Issue Currently Being Faced:
The issue we are facing is when any elastic -agent which is outside the cluster is trying to connect to fleet-server through Ingress , The agent is getting successfully enrolled but it is turning unhealthy.
What we found out in local agent's log is, after the agent is enrolled in the fleet server ( Ingress URL - https://xxxx.mydomain.com:443/fleetserver-eck is used during enrollment ) the fleet server is actually returning back it's internal URL - [https://fleet-server-eck-agent-http.namespace.svc:8220/api/status? ] in response to the elastic agent . It is the fleet server's Kubernetes service URL which the external elastic agent has no means to resolve to.
The exact error is :
{"log.level":"error","@timestamp":"2022-08-26T09:30:13.406Z","log.origin":{"file.name":"fleet/fleet_gateway.go","file.line":211},"message":"failed to dispatch actions, error: fail to communicate with updated API client hosts: Get "[https://fleet-server-eck-agent-http.namespace.svc:8220/api/status?\](https://fleet-server-eck-agent-http.namespace.svc:8220/api/status?\)": lookup fleet-server-eck-agent-http.namespace.svc on 10.96.0.10:53: no such host","ecs.version":"1.6.0"}.
Different Options Tried
-
Added the Ingress URL in the Kibana config xpack.fleet.agents.fleet_server.hosts: along with the fleet server's service URL . i.e. :
- https://xxxx.mydomain.com:443/fleetserver-eck - https://fleet-server-eck-agent-http.namespace.svc:8220
-
Used --proxy-url and provided the ingress url https://xxxx.mydomain.com:443/fleetserver-eck during starting the elastic agent
None of the above options helped .
Note: When tried curl in https://xxxx.mydomain.com:443/fleetserver-eck/api/status , It is showing healthy status.

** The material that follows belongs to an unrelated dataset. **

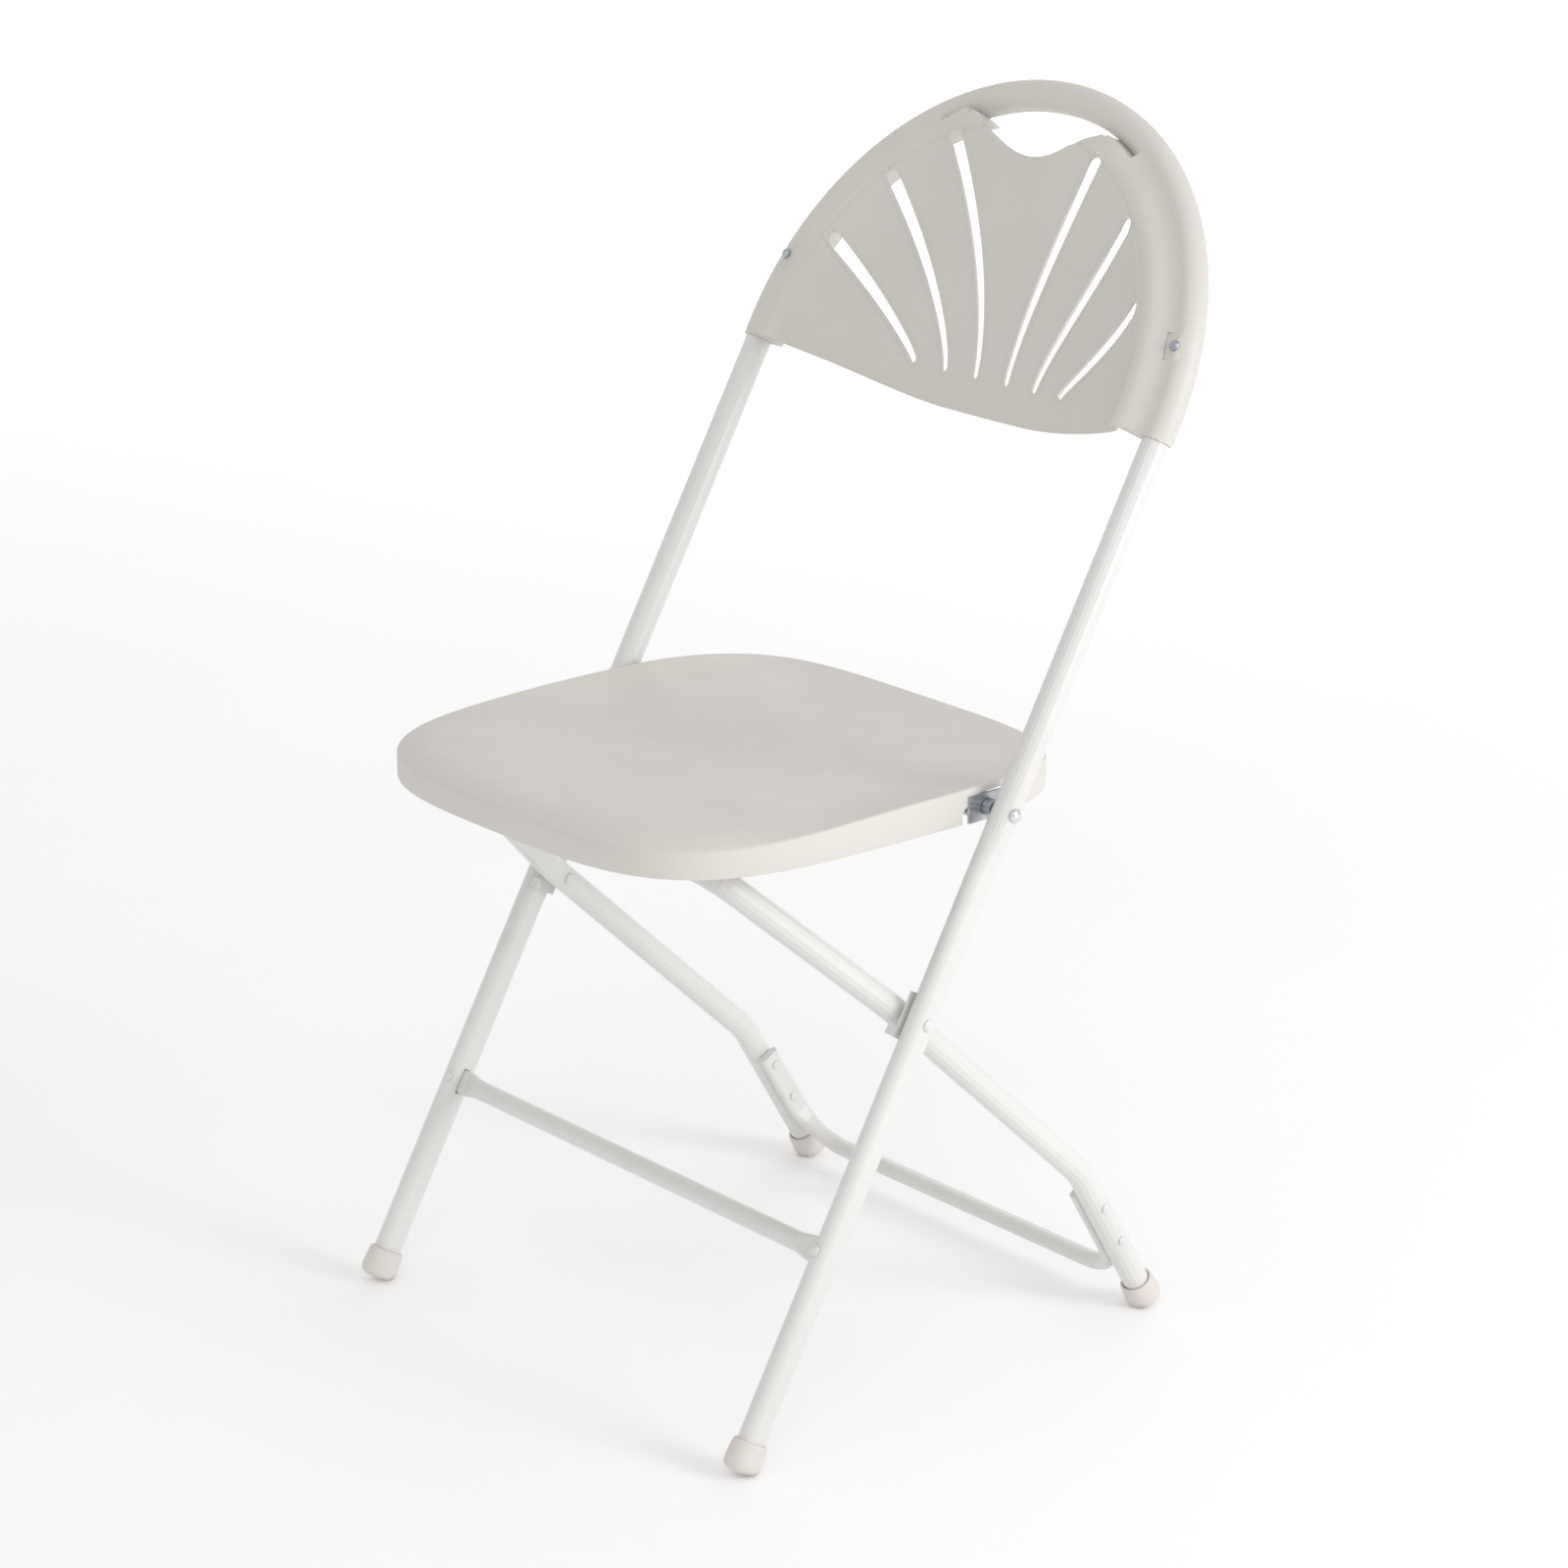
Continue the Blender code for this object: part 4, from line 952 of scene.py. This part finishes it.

Elastic Agent Configuration
apiVersion: agent.k8s.elastic.co/v1alpha1
kind: Agent
metadata:
name: elastic-agent-ums
namespace: observability
spec:
version: 8.4.0
kibanaRef:
name: kibana-eck
fleetServerRef:
name: fleet-server-eck
mode: fleet
daemonSet:
podTemplate:
spec:
serviceAccountName: elastic-agent-serviceaccount
hostNetwork: true
dnsPolicy: ClusterFirstWithHostNet
automountServiceAccountToken: true
securityContext:
runAsUser: 0
- Fleet Server Configuration
apiVersion: agent.k8s.elastic.co/v1alpha1
kind: Agent
metadata:
name: fleet-server-eck
namespace: observability
spec:
version: 8.4.0
kibanaRef:
name: kibana-eck
elasticsearchRefs:
- name: elasticsearch-eck
mode: fleet
fleetServerEnabled: true
deployment:
replicas: 2
podTemplate:
spec:
serviceAccountName: fleet-server-serviceaccount
automountServiceAccountToken: true
securityContext:
runAsUser: 0
- Kibana Config
apiVersion: kibana.k8s.elastic.co/v1
kind: Kibana
metadata:
name: kibana-eck
namespace: observability
spec:
version: 8.4.0
count: 2
elasticsearchRef:
name: elasticsearch-eck
config:
xpack.fleet.agents.elasticsearch.hosts:
["https://elasticsearch-eck-es-http.observability.svc:9200"]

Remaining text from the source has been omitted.